I proceeded to explain that the steering wheel was connected to a gear and some rods that make the wheels tilt left or right, depending on which direction you turned the steering wheel. I asked her to watch how the front wheels on other cars tilted, which she agreed was clearly visible and explained the turning behavior of cars. Mission accomplished!

But then she said:

    “No, I mean how does it know which way you’re going to turn?”

Hm, now I’m confused.

    "How does it know to make that clicking sound and blink the lights before you start turning?”

She had, apparently for much longer than just this car ride, been observing the behavior of the turn signal lights, but never noticed that the driver was flipping a lever at the same time they started flashing (probably because the signal stalk is on the left of the steering column, blocked from view).

So this poor confused child had constructed an elaborate theory of car ESP around the idea that cars have a  psychic ability to predict the driver’s intentions several seconds before they start turning the wheel. She was asking for an explanation of how this ESP system works.
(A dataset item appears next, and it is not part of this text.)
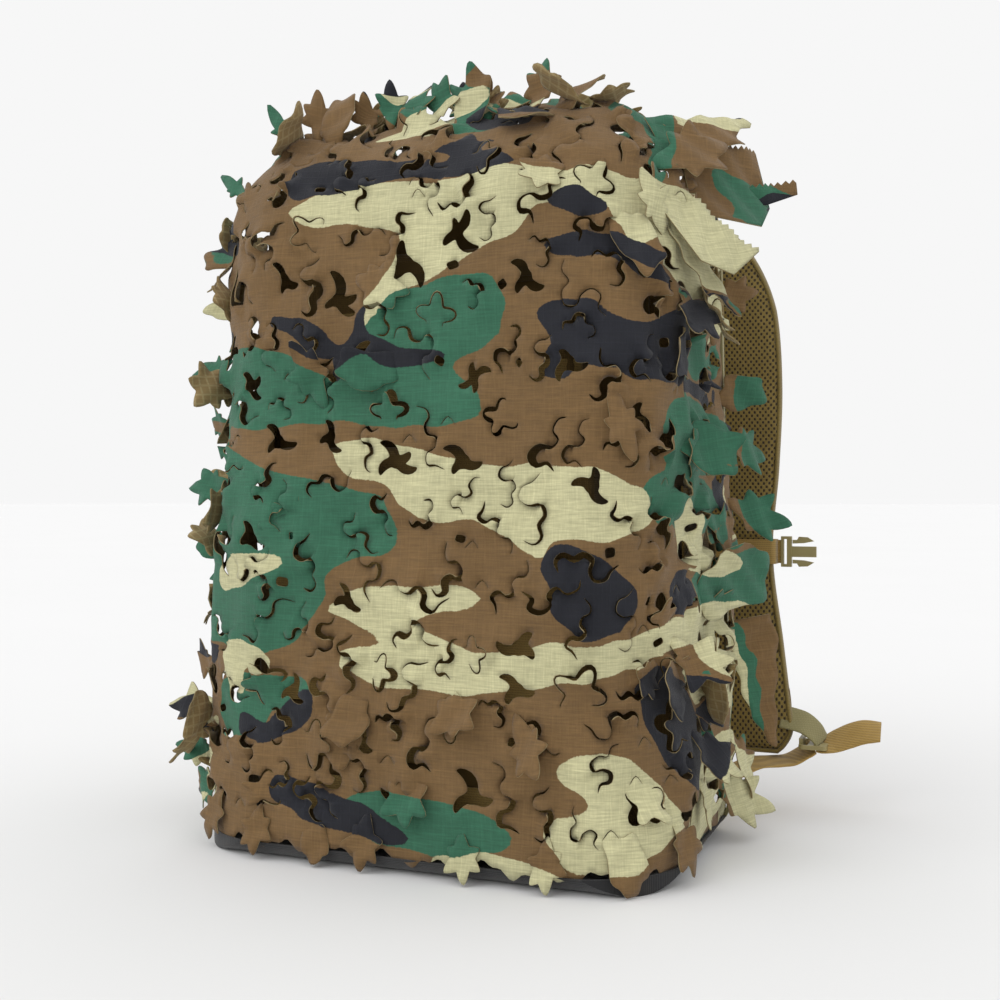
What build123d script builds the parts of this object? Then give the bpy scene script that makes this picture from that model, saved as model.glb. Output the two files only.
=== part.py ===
"""A padded day pack wearing a laser-cut leaf camouflage cover, as an assembly of separate pieces.

Millimetres, +Z up.  X runs across the pack, -Y is the front (pockets), +Y is the wearer's side (straps).
The origin is the middle of the base, on the surface that the pack stands on.
"""
from build123d import *
import os
from math import cos, pi, sin, sqrt

os.makedirs("parts", exist_ok=True)

# ---- driving dimensions -------------------------------------------------------------------------
# Camouflage cover: a five-sided cloth hood, open at the back
COVER_HALF_LOW = 181.0      # half width at the base
COVER_HALF_HIGH = 172.0     # half width at the top
COVER_HEIGHT = 520.0
COVER_FRONT = -104.0
COVER_HEM = 96.0            # y of the open rear edge
COVER_LEAN = 20.0           # how far the front leans back between base and top
COVER_CLOTH = 2.0           # cloth, leaf layer included
BAND_HEIGHT = 12.0          # black band under the leaf layer
HEM_WIDTH = 6.0
CORD_RADIUS = 1.4           # elastic edge cord

# Bag
BAG_CLEAR = 12.0            # from the cover's outer face to the bag's side
BAG_BASE = 4.0
BAG_FRONT = -24.0
BAG_REAR = 98.0
BAG_WALL = 4.0
PANEL_HALF = 140.0          # front panel inside the zip
PANEL_LOW, PANEL_HIGH = 32.0, 480.0
ZIP_WIDTH = 8.0
ZIP_LOW = 52.0              # the zip's two lower ends
COIL_HIGH = 1.5
COIL_WIDE = 3.0
WEBBING = 25.0              # standard webbing width
WEBBING_THICK = 1.6
NARROW_WEBBING = 20.0
ROW_PITCH = 38.0            # attachment webbing rows

# Front pockets: half width, low z, high z, front y
LOWER_POCKET = dict(half=130.0, low=16.0, high=288.0, front=-80.0)
UPPER_POCKET = dict(half=112.0, low=300.0, high=424.0, front=-62.0)
POCKET_WALL = 3.0
POCKET_ZIP_DROP = 24.0      # zip below the pocket's top

# Back panel
PANEL_CLOTH = 2.0
PAD_DEPTH = 13.0

# Shoulder strap (right side; the left one is its mirror): centreline x, y, z
STRAP_LINE = [
    (82, 110, 454), (91, 130, 469), (112, 149, 474), (136, 160, 462), (154, 167, 436), (165, 174, 398),
    (169, 181, 340), (167, 187, 275), (163, 189, 205), (174, 186, 130), (187.5, 176, 46),
]
STRAP_WIDTH_TOP, STRAP_WIDTH_MID, STRAP_WIDTH_END = 60.0, 75.0, 60.0
STRAP_END_ROUND = 0.045     # share of the strap's length over which its lower end rounds off
STRAP_END_NARROW = 26.0     # width lost at the very end
STRAP_SECTIONS = 26
STRAP_END_SHARES = [0.975, 0.99, 1.0]
FOAM = 10.0                 # foam core with its face cloth
LINING = 2.5                # spacer mesh on the wearer's side
STERNUM_AT = 0.682          # place of the sternum slider along the strap, 0 top to 1 end
RING_GAP = 3.0              # slack of the sternum loop at the strap's edges
RING_DEPTH_GAP = 1.5
RING_WALL = 1.6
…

Apparently no one had yet figured out what her confusion actually was. She had obviously asked the question before, and not gotten a satisfactory answer. Who knows how many times someone had explained the steering mechanism, without realizing that this was *not* the part of the system she was confused about.

The moral of the story is, students are far better than you are at figuring out new ways of misunderstanding the world. This is one reason having an experienced teacher on the team is so important when writing for students. Only they will have had contact with the enemy long enough to have built up a list of the specific confusions that come up, and how to deal with them.

Then the problem is that there’s no way you can possibly address all of them without turning the text into something ten times too long which insults the intelligence of the other 90% of the students who don’t have that particular confusion. Imagine a child—one who *has* noticed the driver flipping the lever—having an adult explain that the car is not psychic, when they were actually asking about how the rack-and-pinion gear works.

It’s a hard problem. Much better to assign an experienced, insightful teacher to each class, someone who knows the subject matter very well, but can also listen carefully and figure out what each student's unique confusion is. 

Sadly, that would require a sensible educational policy and teacher training system. This is at present impossible because the people in charge, much like my companion that day, are very confused about some aspects of how the world works and are focusing their energies on addressing many things that are not the real problem. 

Theodore Gray, June, 2016

P.S. I also explained that, by the time she could drive, cars would actually know ahead of time which way to turn, because they would be self-driving and you'd just tell them where you wanted to end up.